Thank you. Yeah, that is about as close as he comes to getting excited. The boy on the sorrel is my 7 yo nephew. He was riding the youngest horse there.


----------



## Fire Eyes (May 13, 2009)

Rissa said:


>


_
I guess a niceish looking horse but what's with the eye area? Looks like it's been shaved round the eyes. :| And it has Vaseline on it's nose & around eyes yeah?

I don't like Arabs much._


----------



## Rissa (Feb 10, 2009)

You don't like Arabians because some owner put make up and grease on it's face? Not all the Arabians were greased up like this man's horses. 

That's weird.

Anyhow I was at the Kentucky Horse Park all weekend. There was a huge Egyptian Arabian Show up there. People from all over the world, even Arabian royalty entered in the event.

There was other things going on but I snapped photos of everything.


----------



## smrobs (Jul 30, 2008)

Yep, show horses. Been shaved and I think that is probably baby oil, not vaseline.


----------



## Rissa (Feb 10, 2009)

smrobs said:


> Yep, show horses. Been shaved and I think that is probably baby oil, not vaseline.
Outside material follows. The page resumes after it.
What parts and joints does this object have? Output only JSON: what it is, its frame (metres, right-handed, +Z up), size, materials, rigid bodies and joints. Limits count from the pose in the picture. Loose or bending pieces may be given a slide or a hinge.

Lots and LOTS of show horses


----------



## Spastic_Dove (Oct 4, 2007)

Rissa said:


> Lots and LOTS of show horses


OMG *Drool* You need to post a picture thread!


----------



## DixiesPaintedNova (Nov 18, 2008)

Talk about a grin on the black. poor thing it looks like he's growling.


----------



## Fire Eyes (May 13, 2009)

Rissa said:


> You don't like Arabians because some owner put make up and grease on it's face? Not all the Arabians were greased up like this man's horses.
> 
> That's weird.


_
No, I didn't say that. I said it looks like they'd shaved around the eye, because the black area was so large.
I don't like the look of the baby oil/grease/Vaseline, but I dislike arabs because honestly I find there heads look stupid and 90% of the arabs or arab crosses that I know are silly. 
_


----------



## Sixxofdiamonds (May 7, 2009)

I agree with Spastic! Rissa, you need to post a photo thread!

And I LOVE black shine on horses. It reminds me of Pepi spray in the morning and halter classes.


----------